Adult siblings can also be portrayed with a rivalrous relationship, often a continuation of childhood conflicts. Situation comedies exploit this to comic effect. Sibling relationships may be shown as alternately loving and argumentative. Brothers or sisters in a similar line of work may display professional rivalry. In serious drama, conflict between siblings can be fatal.
Real-life siblings in the media
Occasionally real life instances of sibling rivalry are publicized in the mass media. Siblings who play the same sport will often be compared with each other; for example, American football players Peyton and Eli Manning, or tennis players Venus and Serena Williams. Musicians Liam and Noel Gallagher of Oasis are portrayed as having a turbulent relationship, similar to that of Ray and Dave Davies of The Kinks.

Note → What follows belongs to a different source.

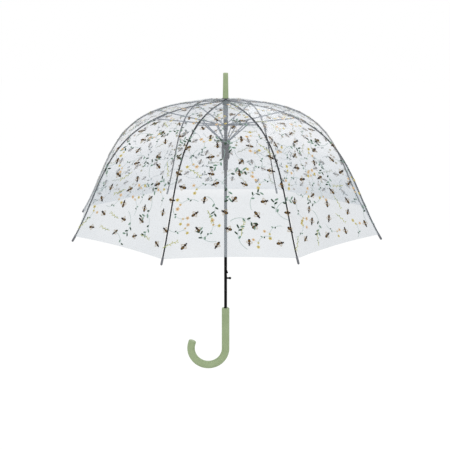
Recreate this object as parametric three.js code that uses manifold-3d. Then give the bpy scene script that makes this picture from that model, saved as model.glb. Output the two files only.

Politicians Ed and David Miliband are likewise portrayed as having a strained relationship.
Actresses Olivia de Havilland and Joan Fontaine had an uneasy relationship from childhood and in 1975 the sisters stopped speaking to each other completely. The incredibly popular singing Andrews Sisters maintained professional harmony in show business for more than 30 years, but clashed famously in their personal lives (after LaVerne's death in 1967, Patty and Maxene stopped speaking in 1975 and never looked back). The rivalry between singers Lata Mangeshkar and Asha Bhosle is often talked about in the Indian media, in spite of their insistence that these are just tales. Twin sisters and advice columnists Ann Landers and Abigail Van Buren had a relationship that was alternately very close and publicly antagonistic. Journalists Christopher and Peter Hitchens had many public disagreements and at least one protracted falling-out due to their differing political and religious views.